A standard interview process for a specialist role tends to follow a predictable shape:

  • A CV screen against a checklist of required qualifications
  • A first-round call focused on background and motivation
  • A technical round where questions are pulled from a generic list
  • A final round with a hiring manager who may or may not have worked in the field

Each step of this process can be executed competently without anyone involved having a clear model of what excellent performance in the role actually looks like. The decision at the end relies heavily on how well the candidate communicated. That is a useful signal for some roles, but not a reliable proxy for specialist capability.

This is not a criticism of the people involved. It is a design problem. The process was not built for this kind of hiring, and applying it here produces predictably weak results.
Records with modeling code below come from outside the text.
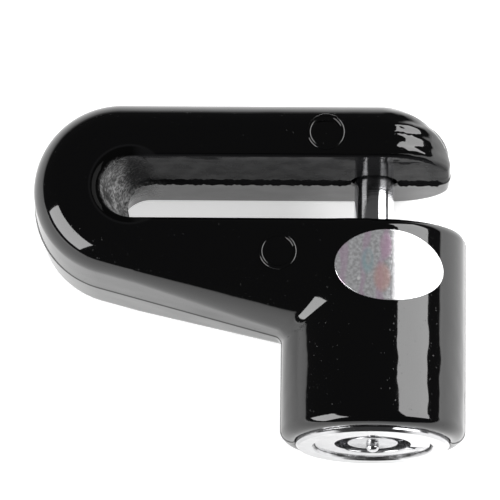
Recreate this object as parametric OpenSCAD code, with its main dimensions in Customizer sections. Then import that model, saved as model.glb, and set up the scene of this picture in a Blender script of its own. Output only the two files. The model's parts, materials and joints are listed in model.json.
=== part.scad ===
// Disc brake lock: a cast U-shaped body with a push-in lock cylinder.
// The origin is on the locking pin's axis, in the middle of the disc slot.
// +X is the open end of the slot, -Y is the end with the key, +Z is the front face.

/* [Lock body] */
// Diameter of the round barrel that holds the lock cylinder, and depth of the arms
barrel_d = 25.5; // [25:0.1:32]
// Wall of the barrel round its bore
barrel_wall = 2.05; // [1.9:0.05:3]
// Distance from the pin's axis to the centre of the U bend
reach = 35.1; // [28:0.1:45]
// Outside radius of the U bend
bend_r = 12.4; // [11.5:0.1:16]
// How far the bend's centre lies above the slot's middle
bend_lift = 0.4; // [0:0.1:1]
// Narrowing of the arms from the parting plane to a face
arm_draft = 0.35; // [0.1:0.05:0.4]
// Radius of the upper arm's end, seen from above
nose_r = 18; // [15:0.5:24]
// How far the upper arm runs past the pin's axis
arm_end = 10.8; // [9.5:0.1:13]
// Radius of the upper arm's outer corner
arm_corner_r = 5.5; // [5.5:0.1:8]
// Rounding of the arms' outer edges
edge_r = 5; // [3:0.1:5.1]
// Height of the lower arm's round heel below the slot's middle
heel_drop = 8.9; // [8:0.1:12]
// Rounding of the barrel's bottom rim
rim_r = 1.3; // [0.8:0.1:1.8]

/* [Disc slot] */
// Width of the slot at the casting's parting plane
slot_gap = 7.76; // [6:0.02:9.4]
// Widening of each slot wall from the parting plane to a face
slot_draft = 0.57; // [0.2:0.01:0.8]
// How far the slot's round end is cut deeper at the front face
front_relief = 2.65; // [0:0.05:3]
// How far the slot's round end is cut deeper at the back face
back_relief = 0.7; // [0:0.05:3]
// Distance from the bend's centre to the centre of the slot's round end
slot_set_back = 4; // [2:0.05:5]

/* [Locking pin] */
// Diameter of the locking pin
pin_d = 5.5; // [4.5:0.1:7]
// How far the pin enters the upper arm
pin_engage = 4; // [3:0.1:5]
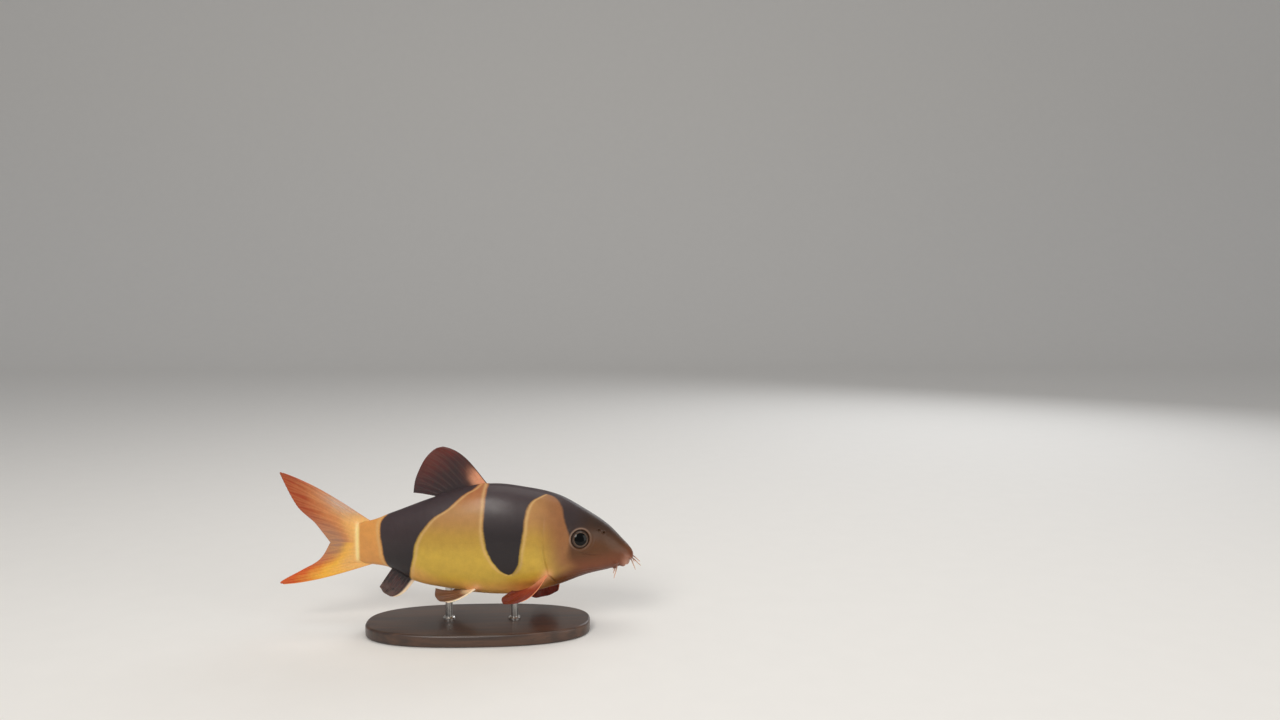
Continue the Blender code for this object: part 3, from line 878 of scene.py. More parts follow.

What it looks like when domain understanding is part of the process

When someone with genuine domain knowledge is involved in evaluating candidates (whether as an interviewer, a reviewer, or someone who helped design the assessment), several things shift:

  • The CV review focuses on evidence of actual work, not just the presence of correct-sounding terms
  • Interview questions probe how candidates think about real problems in the field, not just whether they can describe their past experience fluently
  • Transferable skills become legible. A candidate who built something similar in a different context can be properly evaluated rather than filtered out for not having done the exact same thing
  • The bar for what counts as a strong answer is set by someone who knows what a strong answer looks like

None of this requires the hiring organisation to have a deep specialist bench. It requires the process to be designed with the role's actual demands in mind, and for the evaluation to be weighted toward signal that is specific to those demands.

The transferable skills gap

One of the most consistent failure modes in specialist hiring is the inability to recognise transferable capability. A candidate who spent three years solving essentially the same problem in a different industry may be an excellent fit, but if the CV screen is looking for the exact previous role, they will not make it through.

This matters because the supply of candidates who have done the precise job before is always smaller than the supply of candidates who can do the job. Processes that can only see the former consistently hire from a pool that is both smaller and more expensive than it needs to be.

The cost of getting it wrong

A poor hire in a specialist role is expensive in ways that go beyond the obvious. The direct costs (recruitment fees, onboarding time, severance) are real. The indirect costs are often larger: months of underperformance before the problem is acknowledged, work that has to be redone, team members who compensate for capability gaps at the expense of their own output.

And then the role opens again. With the same process.

Fixing specialist hiring does not require a complete overhaul of how organisations recruit. It requires building domain understanding into the evaluation process at the points where it matters most, and being honest about what the current process is actually measuring.